Short problem: Write the data out again in full, with no departure from the original.
[START Data shown]
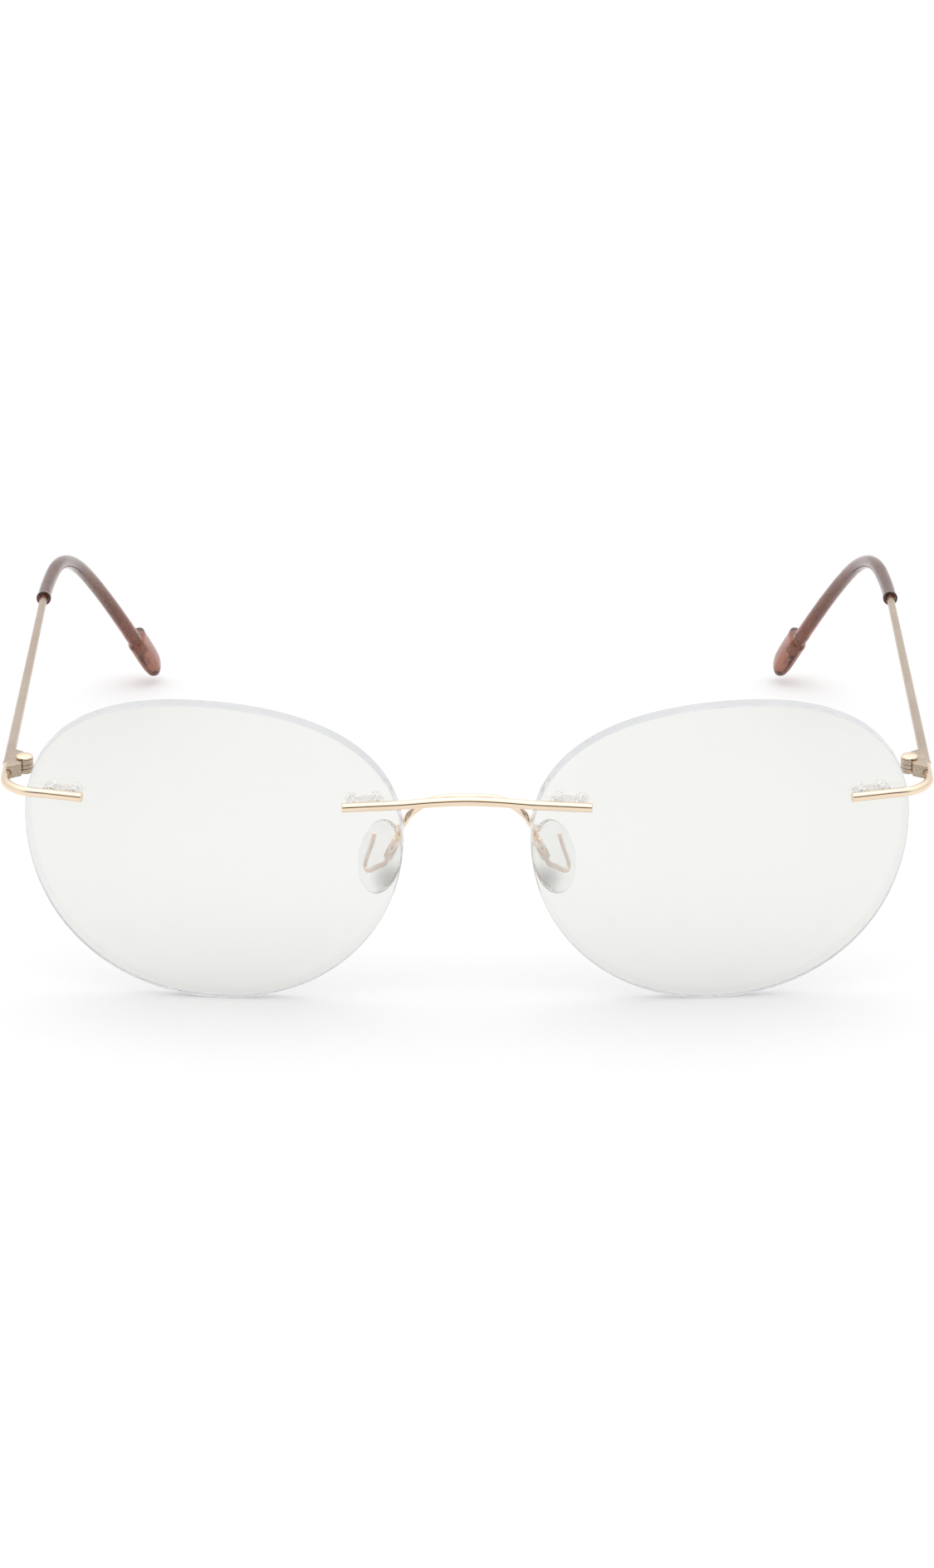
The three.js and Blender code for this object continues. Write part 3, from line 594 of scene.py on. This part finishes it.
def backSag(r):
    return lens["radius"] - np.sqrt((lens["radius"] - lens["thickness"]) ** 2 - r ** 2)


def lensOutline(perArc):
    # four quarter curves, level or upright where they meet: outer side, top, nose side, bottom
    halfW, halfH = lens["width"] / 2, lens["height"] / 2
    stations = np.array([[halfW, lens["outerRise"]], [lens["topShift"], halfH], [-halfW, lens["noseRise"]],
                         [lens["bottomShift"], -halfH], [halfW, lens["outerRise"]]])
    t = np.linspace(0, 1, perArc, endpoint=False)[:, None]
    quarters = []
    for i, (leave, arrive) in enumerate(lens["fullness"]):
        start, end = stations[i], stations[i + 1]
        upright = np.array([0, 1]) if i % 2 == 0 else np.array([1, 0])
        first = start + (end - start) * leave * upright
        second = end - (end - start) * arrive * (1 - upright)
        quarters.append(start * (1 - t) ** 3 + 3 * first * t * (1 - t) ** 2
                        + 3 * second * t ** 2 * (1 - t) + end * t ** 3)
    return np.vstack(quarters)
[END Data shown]
Completed task:
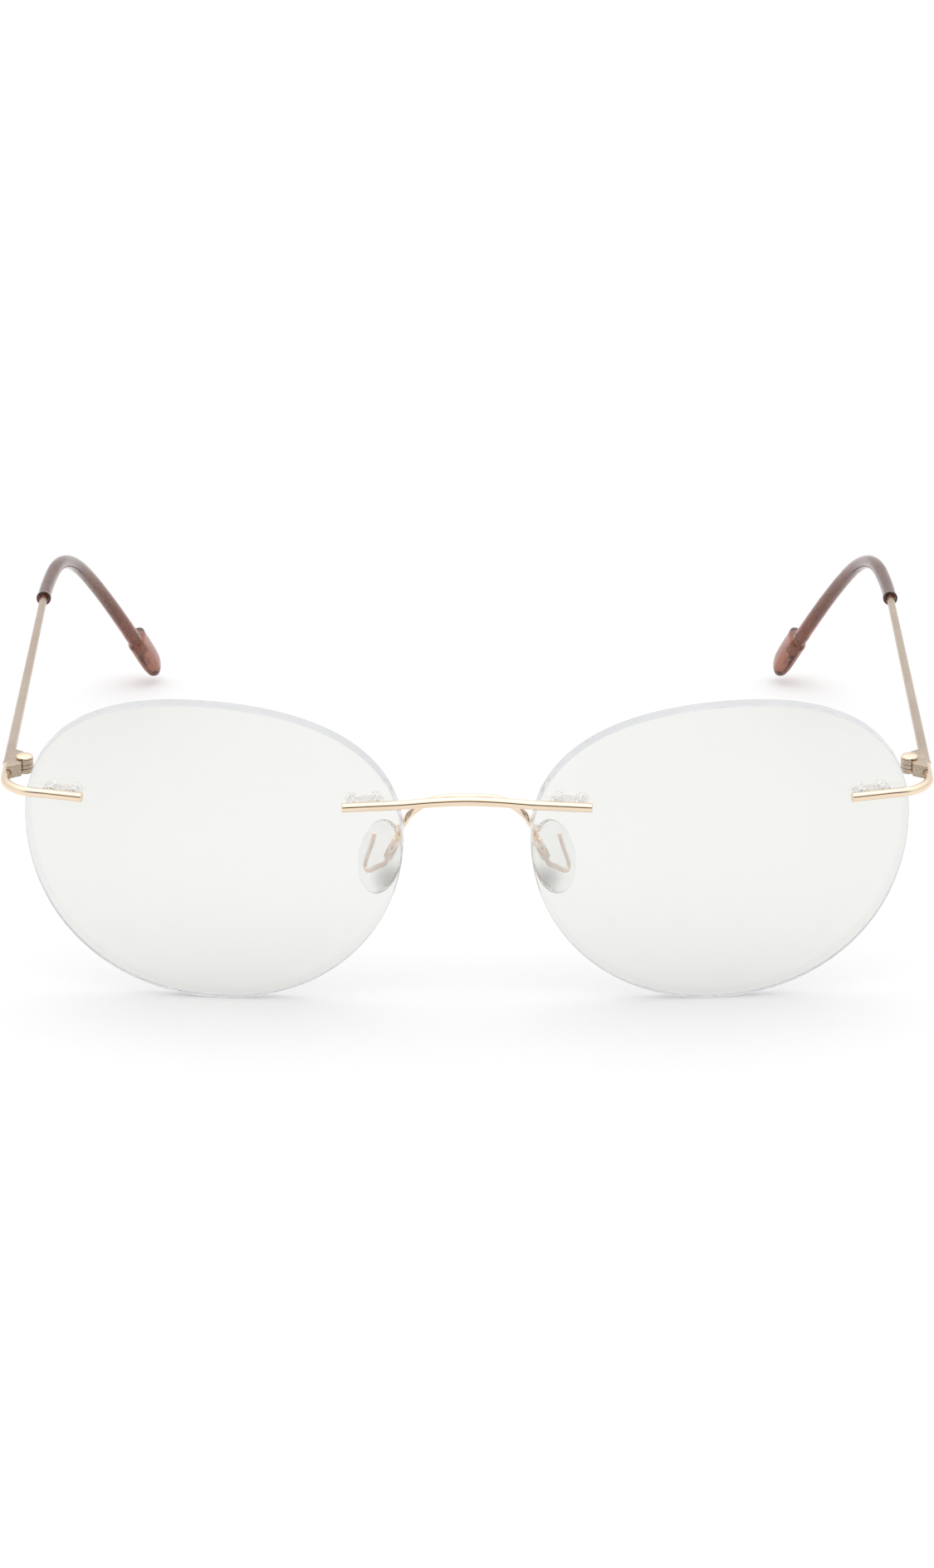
The three.js and Blender code for this object continues. Write part 3, from line 594 of scene.py on. This part finishes it.
def backSag(r):
    return lens["radius"] - np.sqrt((lens["radius"] - lens["thickness"]) ** 2 - r ** 2)


def lensOutline(perArc):
    # four quarter curves, level or upright where they meet: outer side, top, nose side, bottom
    halfW, halfH = lens["width"] / 2, lens["height"] / 2
    stations = np.array([[halfW, lens["outerRise"]], [lens["topShift"], halfH], [-halfW, lens["noseRise"]],
                         [lens["bottomShift"], -halfH], [halfW, lens["outerRise"]]])
    t = np.linspace(0, 1, perArc, endpoint=False)[:, None]
    quarters = []
    for i, (leave, arrive) in enumerate(lens["fullness"]):
        start, end = stations[i], stations[i + 1]
        upright = np.array([0, 1]) if i % 2 == 0 else np.array([1, 0])
        first = start + (end - start) * leave * upright
        second = end - (end - start) * arrive * (1 - upright)
        quarters.append(start * (1 - t) ** 3 + 3 * first * t * (1 - t) ** 2
                        + 3 * second * t ** 2 * (1 - t) + end * t ** 3)
    return np.vstack(quarters)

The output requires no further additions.